I. Der Beklagte wird unter Aufhebung des Bescheids vom 21.10.2013 in der Gestalt des Widerspruchsbescheids vom 24.04.2014 verurteilt, an die Klägerin für die Fahrtkosten von zu Hause zur Einrichtung " G." A-Stadt im Zeitraum vom 01.09.2013 bis 31.08.2015 einen Aufwendungsersatz in Höhe von 2.310,00 € nebst Zinsen hieraus in Höhe von 4 % p.a. seit dem 01.09.2015 zu bezahlen.

II. Der Beklagte trägt die notwendigen außergerichtlichen Kosten der Klägerin dem Grunde nach.

 

Tatbestand

Die Beteiligten streiten im Rahmen der Eingliederungshilfe über die Kostenübernahme für den Fahrdienst zum Besuch des Integrativen Kindergartens "G.", A-Stadt, durch die Klägerin im Zeitraum vom 01.09.2013 bis zur Einschulung der Klägerin, d.h. bis 31.08.2015, in Form der Erstattung in Höhe von 2.310,00 €, nebst 4% Zinsen hieraus seit dem 01.09.2015, als Aufwendungsersatz für die von den Eltern der Klägerin selbst durchgeführten Fahrten.

I.

Die am 19.04.2008 geborene Klägerin leidet u.a. an einer Autismusspektrumsstörung (Asperger-Syndrom) und hat einen Grad der Behinderung von 80 mit den Merkzeichen "B", "G" und "H".

Die Klägerin erhält fortlaufend interdisziplinäre Frühförderung.

Seit September 2011 besuchte die Klägerin den Integrativen Kindergarten "G." in N. Im Rahmen der Eingliederungshilfe übernahm der Beklagte erstmals mit Bescheid vom 20.01.2012 die Kosten für die teilstationäre Betreuung der Klägerin in der Einrichtung.
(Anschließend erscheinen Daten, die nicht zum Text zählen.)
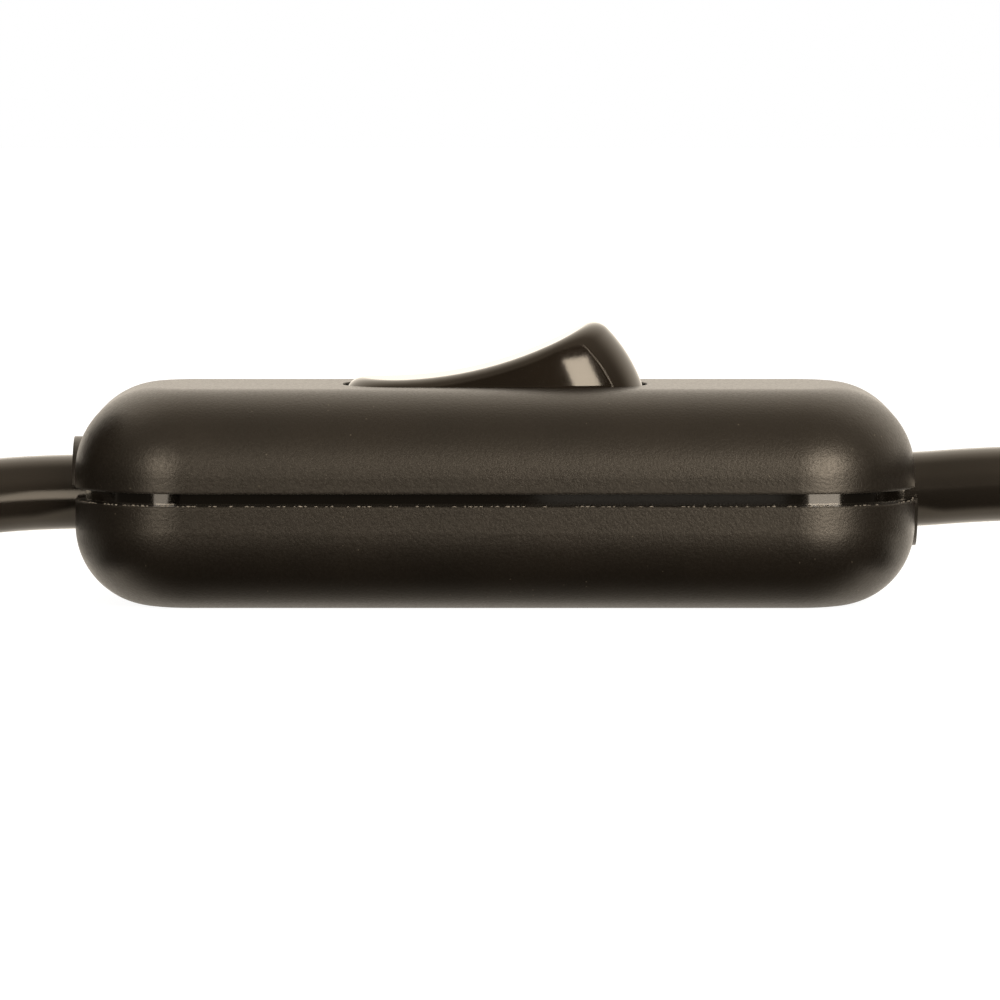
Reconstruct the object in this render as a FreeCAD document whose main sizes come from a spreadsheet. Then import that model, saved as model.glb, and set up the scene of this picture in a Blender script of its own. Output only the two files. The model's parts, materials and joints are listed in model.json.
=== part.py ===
"""Inline cord switch: a rocker switch on a round two-core cord.

Frame: +X along the cord, +Y away from the viewer of the long side, +Z up.
The origin is the middle of the flat underside. Millimetres and degrees.
"""
import FreeCAD
import Part
import math
import os
import Sketcher
from FreeCAD import Placement, Rotation, Vector

# Driving dimensions
SIZES = (
    # Housing
    ("body_length", "67.1"),
    ("body_width", "28.0"),
    ("body_height", "17.45"),
    ("corner_radius", "9.5"),
    ("top_rounding", "6.7"),
    ("bottom_rounding", "6.4"),
    ("wall", "1.8"),
    ("rim_drop", "0.24"),
    ("joint_gap", "1.0"),
    ("tongue_inset", "0.8"),
    ("tongue_lap", "1.2"),
    ("rebate_skin", "0.7"),
    ("collar_radius", "4.4"),
    ("collar_proud", "0.3"),
    ("collar_root", "1.0"),
    ("root_depth", "0.3"),
    # Cord where it enters the housing
    ("cord_diameter", "6.0"),
    ("cord_rise", "0.1"),
    ("bore_gap", "0.05"),
    ("core_radius", "1.1"),
    ("core_spread", "1.3"),
    ("wire_radius", "0.55"),
    ("bare_start", "0.8"),
    ("wire_end_room", "0.6"),
    # Rocker
    ("pivot_depth", "4.2"),
    ("rocker_margin", "4.225"),
    ("rocker_half_width", "5.3"),
    ("rocker_corner", "4.8"),
    ("rocker_dip", "5.7"),
    ("rocker_top_radius", "31.0"),
    ("rocker_skirt", "2.5"),
    ("rocker_wall", "1.4"),
    ("rocker_edge", "1.5"),
    ("rocker_gap", "0.4"),
    ("rest_tilt", "13.4"),
    ("trunnion_radius", "1.2"),
    ("trunnion_gap", "0.05"),
    ("trunnion_root", "0.8"),
    ("trunnion_end", "0.2"),
    ("cheek_thick", "1.3"),
    ("cheek_half_length", "4.5"),
    ("cheek_drop", "2.2"),
    ("cheek_gap", "0.05"),
    # Stem, plunger and spring
    ("stem_radius", "2.3"),
    ("stem_bottom", "3.0"),
    ("stem_bore", "1.3"),
    ("stem_bore_top", "2.4"),
    ("plunger_gap", "0.05"),
    ("plunger_tip", "1.0"),
    ("plunger_neck", "0.9"),
    ("plunger_lift", "0.1"),
    ("guide_inset", "0.6"),
    ("guide_top", "0.9"),
    ("spring_wire", "0.15"),
    ("spring_turns", "5"),
    ("spring_gap", "0.1"),
    # Contact lever
    ("lever_drop", "6.2"),
    ("lever_end_room", "4.15"),
    ("lever_thick", "0.7"),
    ("lever_half_width", "1.8"),
    ("wing_angle", "11.6"),
    ("lever_tilt", "6.0"),
    ("crest_radius", "0.3"),
    ("ridge_half_length", "1.4"),
    ("ridge_foot", "0.8"),
    ("lever_guide_gap", "0.2"),
    ("lever_guide_thick", "0.7"),
    ("lever_guide_rise", "1.5"),
    ("lever_guide_half", "1.1"),
    ("fulcrum_half_length", "1.5"),
    ("fulcrum_half_width", "2.5"),
    ("contact_inset", "1.2"),
    ("contact_radius", "1.2"),
    ("contact_thick", "0.6"),
    ("contact_gap", "0.05"),
    ("contact_margin", "0.4"),
    ("contact_seat_half", "1.3"),
    # Terminals
    ("strap_drop", "1.7"),
    ("strap_thick", "0.8"),
    ("strap_width", "2.0"),
    ("strap_lap", "1.0"),
    ("terminal_back", "1.975"),
    ("terminal_width", "4.0"),
    ("terminal_side", "3.5"),
    ("terminal_rise", "3.1"),
    ("wire_hole_radius", "1.0"),
    ("terminal_screw_radius", "1.25"),
    ("terminal_head_thick", "1.1"),
    ("terminal_head_edge", "0.2"),
    ("terminal_head_lift", "0.3"),
    ("tapping_gap", "0.03"),
    ("press_gap", "0.02"),
    ("hold_down_room", "0.9"),
    ("hold_down_inset", "0.2"),
    ("hold_down_thick", "0.9"),
    ("barrier_drop", "1.0"),
    ("barrier_thick", "1.0"),
    ("screw_slot_width", "0.5"),
    ("screw_slot_depth", "0.6"),
    # Cord clamps
    ("clamp_back", "0.56"),
    ("clamp_rise", "1.3"),
    ("clamp_width", "3.6"),
    ("clamp_thick", "1.4"),
    ("clamp_half_span", "7.8"),
    ("clamp_screw_side", "5.6"),
    ("clamp_screw_radius", "1.25"),
    ("clamp_head_radius", "2.0"),
    ("clamp_head_thick", "1.2"),
    ("clamp_pillar_radius", "1.9"),
    ("sheath_reach", "0.7"),
    ("clamp_way_gap", "0.1"),
    ("clamp_screw_floor", "2.0"),
    ("clamp_pilot_floor", "1.2"),
    # Housing screws
    ("screw_back", "0.3"),
    ("screw_tip_room", "2.5"),
    ("screw_side", "7.6"),
    ("screw_radius", "1.4"),
    ("screw_head_radius", "2.5"),
    ("screw_head_thick", "1.6"),
    ("screw_sink", "3.2"),
    ("boss_radius", "2.4"),
    ("boss_foot_radius", "3.9"),
    ("boss_foot_top", "4.6"),
    ("screw_gap", "0.2"),
    ("screw_cross", "4.0"),
    ("thread_gap", "0.05"),
    ("pilot_end_room", "0.5"),
    # Hooks that hold the front edge closed
    ("hook_half_width", "2.0"),
    ("hook_thick", "0.9"),
    ("hook_foot", "5.0"),
    ("hook_reach", "2.6"),
    ("hook_nose", "0.5"),
    ("hook_nose_high", "0.8"),
    ("hook_gap", "0.1"),
    # Put-away cord
    ("hank_side", "10.0"),
    ("lane_small", "18.0"),
    ("lane_large", "21.0"),
    ("tie_thick", "0.6"),
    ("tie_width", "9.0"),
    ("tie_rounding", "0.54"),
    ("supply_hank_gap", "37.45"),
    ("supply_tie_place", "56.0"),
    ("supply_hank_run", "70.0"),
    ("supply_turns", "5"),
    ("turn_rise", "5.2"),
    ("load_hank_gap", "34.45"),
    ("load_tie_place", "22.0"),
    ("load_hank_edge", "2.85"),
    ("load_hank_run", "44.0"),
    ("tail_length", "9.0"),
    ("ferrule_length", "6.0"),
    ("ferrule_radius", "0.6"),
    ("ferrule_collar", "1.5"),
    ("ferrule_flare", "0.15"),
    # Plug
    ("plug_width", "35.3"),
    ("plug_thick", "13.7"),
    ("plug_front_length", "15.0"),
    ("plug_neck_length", "18.0"),
    ("plug_tail_length", "20.0"),
    ("plug_edge", "1.4"),
    ("plug_chamfer", "4.25"),
    ("plug_neck_half_width", "6.35"),
    ("plug_neck_half_thick", "4.25"),
    ("plug_neck_chamfer", "2.05"),
    ("plug_tail_start_wall", "0.5"),
    ("plug_tail_end_wall", "1.1"),
    ("plug_yaw", "168.0"),
    ("plug_back", "22.5"),
    ("plug_place_y", "-3.5"),
    ("pin_radius", "2.0"),
    ("pin_length", "19.0"),
    ("pin_spacing", "19.0"),
    ("pin_sleeve_length", "10.0"),
    ("pin_sleeve_radius", "1.8"),
    ("pin_root_radius", "1.5"),
    ("pin_end_rounding", "0.7"),
)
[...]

Eine Regelung hinsichtlich der Fahrtkosten enthielt der Bescheid nicht. Dasselbe galt auch für den Folgebescheid vom 24.08.2012.

Gleichwohl wurden die Fahrtkosten für den Fahrdienst zur Einrichtung in tatsächlicher Hinsicht übernommen.

Am 04.07.2013 beantragten die Eltern der Klägerin die Weiterbewilligung der Eingliederungshilfe beim Beklagten.

Mit Bescheid vom 08.07.2013 bewilligte der Beklagte die teilstationäre Betreuung der Klägerin weiter vom 01.09.2013 bis zur Einschulung. Eine Fahrtkostenregelung enthielt auch dieser Bescheid nicht.

Bereits mit Schreiben vom 12.07.2013 bat der Einrichtungsträger um Verlängerung der Fahrtkostenübernahme. Der entsprechende Antrag der Eltern der Klägerin ging beim Beklagten am 09.08.2013 ein. Die Klägerin sei aufgrund ihrer Behinderungen auf einen nicht wohnortnahen integrativen Kindergarten angewiesen. Die Eltern selbst könnten aufgrund ihrer persönlichen Verhältnisse nicht die Beförderung bewerkstelligen. Im Gegensatz zu den Eltern nichtbehinderter Kinder bestehe nicht die Möglichkeit, auf einen wohnortnäheren Platz auszuweichen. Es handele sich bei den Fahrten um einen behinderungsbedingten Mehraufwand. Ohne Fahrkostenübernahme könne die Klägerin diese spezielle und wichtige Förderung überhaupt nicht in Anspruch nehmen.

Im Übrigen sei die Wahl auf die konkrete Einrichtung gefallen, weil damals dort als einzigem integrativem Kindergarten ein freier Platz für die Klägerin vorhanden gewesen sei. Ein Wechsel in eine andere Einrichtung scheide zudem deswegen aus, weil die Klägerin im selben Hause auch noch ergänzend die integrative Frühförderung erhalte. Im Hinblick auf den Autismus der Klägerin sei eine Veränderung ohnehin problematisch.

Mit streitgegenständlichem Bescheid vom 21.10.2013 lehnte der Beklagte nach Anhörung die Fahrtkostenübernahme ab dem 01.09.2013 ab.

Die beantragten Mehrkosten seien keine behinderungsbedingten Mehraufwendungen. Auch Eltern nichtbehinderter Kinder müssten die Fahrtkosten zum von ihnen gewählten Kindergarten selbst tragen. Die Kostenübernahme in der Vergangenheit sei ohne Anerkennung eines Rechtsgrundes erfolgt, was dem Anbieter ausdrücklich mitgeteilt worden sei. Ein Anspruch aus diesem Grunde scheide aus. Zwar könne im Rahmen des Wunsch- und Wahlrechtes Wünschen der Leistungsberechtigten entsprochen werden, soweit diese angemessen sind. Eine Bewilligung der Fahrtkosten möge zwar grundsätzlich optimal sein, sei jedoch nicht Aufgabe der Sozialhilfe. Im Rahmen der Ermessensentscheidung sei aber das notwendige Maß der Hilfe bewilligt worden.

II.

Mit Schreiben vom 29.10.2013, eingegangen am 31.10.2013 legten die Eltern der Klägerin Widerspruch gegen den Bescheid vom 21.10.2013 ein.